I think it’s probably good news that virtually no one watched the last Democratic presidential debate. I actually did watch it, but all it did was make me dislike each and every candidate a little more than I had before and raise my anxiety that none of them has a snowball’s chance in hell of preventing Trump’s reelection.

I don’t know how the Democratic Party can possibly be so hopeless and out of touch that they can have more than two dozen people run for president and not find anyone who has a good strategy for winning.

The assumption has to be at this point that the economy will still be strong next November, with record-low unemployment and a strong stock market. The Democrats are running as if we’re in the midst of the Great Recession and the people are clamoring for risky and disruptive revamps of the health care industry. Rather than focusing on the people and communities that are still losing in the current economy, they’re getting diverted into toxic social policy discussions that will kill them in the exact Rust Belt communities where they need to improve on their 2016 performance.

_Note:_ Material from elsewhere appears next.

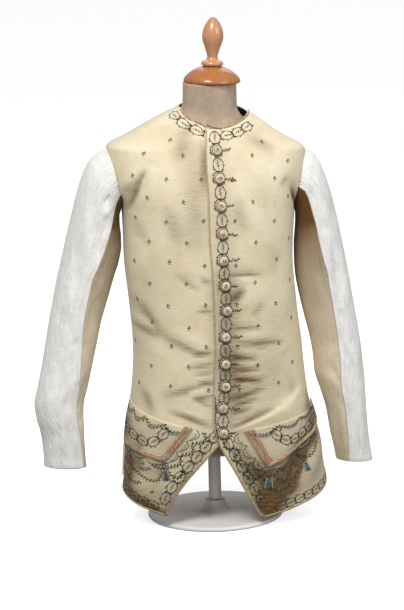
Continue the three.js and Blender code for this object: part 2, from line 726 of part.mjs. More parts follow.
function makeForm() {
  const rings = [];
  for (const { z, inset } of FORM_INSET) {
    const ring = [];
    for (let column = 0; column < FORM_COLUMNS; column += 1) {
      const angle = (column / FORM_COLUMNS) * 4 * QUARTER;
      const point = sectionPoint(bodySection(z), angle, z);
      ring.push(settle(point.addScaledVector(bodyNormal(angle, z), -inset)));
    }
    rings.push(ring);
  }
  for (const point of rings[0]) point.z = FORM_INSET[0].z;
  for (const section of FORM_NECK) {
    const ring = [];
    for (let column = 0; column < FORM_COLUMNS; column += 1) {
      const angle = (column / FORM_COLUMNS) * 4 * QUARTER;
      ring.push(settle(sectionPoint(section, angle, section.z)));
    }
    rings.push(ring);
  }
  for (const point of rings[rings.length - 1]) {
    point.z = NECK_LEAN.z - (point.x - NECK_LEAN.x) * Math.tan(NECK_LEAN.angle);
  }
  const points = rings.flat();
  const faces = [];
  for (let row = 0; row < rings.length - 1; row += 1) {
    for (let column = 0; column < FORM_COLUMNS; column += 1) {
      const next = (column + 1) % FORM_COLUMNS;
      const a = row * FORM_COLUMNS + column;
      const b = row * FORM_COLUMNS + next;
      faces.push([a, b, b + FORM_COLUMNS], [a, b + FORM_COLUMNS, a + FORM_COLUMNS]);
    }
  }
  const top = (rings.length - 1) * FORM_COLUMNS;
  for (let column = 1; column < FORM_COLUMNS - 1; column += 1) {
    faces.push([0, column + 1, column]);
    faces.push([top, top + column, top + column + 1]);
  }
  return meshOf('form_torso', points, faces, FORM_LINEN);
}

const neckTop = new THREE.Group();
neckTop.position.set(NECK_LEAN.x, 0, NECK_LEAN.z);
neckTop.rotation.y = NECK_LEAN.angle;
neckTop.add(lathe('neck_cap', CAP_PROFILE, WOOD, 28), lathe('finial', FINIAL_PROFILE, WOOD, 18));

const postProfile = [[0, POST.bottom], [POST.radius, POST.bottom], [POST.radius, POST.top], [0, POST.top]];

const waistcoat = new THREE.Group();
waistcoat.add(frontLeft.mesh, frontRight.mesh, ...backs, ...sleevePieces, ...flaps, ...buttons);
waistcoat.add(makeForm(), neckTop);
waistcoat.add(lathe('stand_post', postProfile, ENAMEL, 18), lathe('stand_base', BASE_PROFILE, ENAMEL, 32));

export default waistcoat;
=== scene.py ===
from math import atan2, cos, hypot, pi, radians, sin, sqrt, tan

import bpy
import numpy as np
from mathutils import Matrix, Vector


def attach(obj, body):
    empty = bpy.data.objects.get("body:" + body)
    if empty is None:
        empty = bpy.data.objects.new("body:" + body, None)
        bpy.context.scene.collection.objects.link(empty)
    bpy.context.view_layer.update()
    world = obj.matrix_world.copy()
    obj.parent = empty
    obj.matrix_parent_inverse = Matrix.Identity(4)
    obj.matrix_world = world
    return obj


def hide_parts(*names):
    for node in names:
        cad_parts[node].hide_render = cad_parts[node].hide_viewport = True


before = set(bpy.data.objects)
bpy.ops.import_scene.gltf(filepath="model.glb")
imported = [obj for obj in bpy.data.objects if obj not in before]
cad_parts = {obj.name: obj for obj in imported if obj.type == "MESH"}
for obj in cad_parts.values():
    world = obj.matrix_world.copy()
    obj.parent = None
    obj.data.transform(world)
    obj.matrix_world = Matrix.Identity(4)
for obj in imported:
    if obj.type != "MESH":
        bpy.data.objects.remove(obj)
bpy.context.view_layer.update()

# ------------------------------------------------------------------ camera, floor and light
# A studio still: a long lens a little above the chest and to the wearer's right, a plain
# pale floor that runs up into the white, and large soft lights.

LOOK_AT = Vector((-0.016, 0.0, 0.412))
TURN, RISE, ROLL = radians(-8), radians(12), radians(1.5)
DISTANCE = 5.0
PICTURE_HEIGHT, FOCAL_PIXELS, SENSOR = 610, 2631, 24.0

back = Vector((sin(TURN) * cos(RISE), -cos(TURN) * cos(RISE), sin(RISE)))
level_right = Vector((cos(TURN), sin(TURN), 0))
level_up = back.cross(level_right)
right = level_right * cos(ROLL) - level_up * sin(ROLL)
up = level_up * cos(ROLL) + level_right * sin(ROLL)
stand_at = LOOK_AT + DISTANCE * back
camera_data = bpy.data.cameras.new("camera")
camera_data.sensor_fit = "VERTICAL"
camera_data.sensor_height = SENSOR
camera_data.lens = FOCAL_PIXELS / PICTURE_HEIGHT * SENSOR
camera_data.clip_end = 60
camera = bpy.data.objects.new("camera", camera_data)
camera.matrix_world = Matrix([[right[i], up[i], back[i], stand_at[i]] for i in range(3)] + [[0, 0, 0, 1]])
bpy.context.collection.objects.link(camera)
bpy.context.scene.camera = camera
bpy.context.scene.view_settings.view_transform = "Standard"


def linear(hex_colour):
    """An sRGB hex value as linear red, green, blue and full alpha."""
    values = [int(hex_colour[i:i + 2], 16) / 255 for i in (1, 3, 5)]
    return [v / 12.92 if v <= 0.04045 else ((v + 0.055) / 1.055) ** 2.4 for v in values] + [1.0]


def add_node(tree, kind, inputs=None, **settings):
    """Adds one shader node with its settings, and its inputs as values or as links."""
    new = tree.nodes.new("ShaderNode" + kind)
    for name, value in settings.items():
        setattr(new, name, value)
    for name, value in (inputs or {}).items():
        if isinstance(value, bpy.types.NodeSocket):
            tree.links.new(value, new.inputs[name])
        else:
            new.inputs[name].default_value = value
    return new


def start_material(name, **shader):
    """A material with a Principled shader whose constant values are set on its sockets."""
    made = bpy.data.materials.new(name)
    made.use_nodes = True
    principled = made.node_tree.nodes["Principled BSDF"]
    for socket, value in shader.items():
        principled.inputs[socket.replace("_", " ")].default_value = value
    return made, made.node_tree, principled


def deselect_all():
    if bpy.context.object and bpy.context.object.mode != "OBJECT":
        bpy.ops.object.mode_set(mode="OBJECT")
    bpy.ops.object.select_all(action="DESELECT")


deselect_all()
bpy.ops.mesh.primitive_plane_add(size=24, location=(0, 2, 0))
floor = bpy.context.object
floor.name = "studio_floor"
# Matt white studio paper that looks nearly as bright as the air, yet throws little light up.
paper, paper_tree, paper_shader = start_material("studio_paper", Roughness=0.9)
paper_shader.inputs["Base Color"].default_value = linear("#F4F4F5")
paper_shader.inputs["Emission Color"].default_value = (1, 1, 1, 1)
paper_shader.inputs["Emission Strength"].default_value = 0.62
dim_paper = add_node(paper_tree, "BsdfDiffuse", {"Color": (0.32, 0.32, 0.31, 1)})
seen = add_node(paper_tree, "LightPath").outputs["Is Camera Ray"]
paper_mix = add_node(paper_tree, "MixShader", {0: seen, 1: dim_paper.outputs[0], 2: paper_shader.outputs[0]})
paper_tree.links.new(paper_mix.outputs[0], paper_tree.nodes["Material Output"].inputs["Surface"])
floor.data.materials.append(paper)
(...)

Virtually everything they are saying, regardless of candidate, seems almost perfectly calibrated to help Trump convince white working class America to give him close to 100 percent of their vote. At the same time, much of their rhetoric and a lot of their policies are going to sell about as well in the suburbs as lead balloons.

They seem to think they can win the election by losing support in their strong areas while solidifying Trump’s support in his strongholds, and their theory for why this will work involves little more than pixie dust.

So, probably the best strategy is to hold all debates on Friday nights or during the Super Bowl.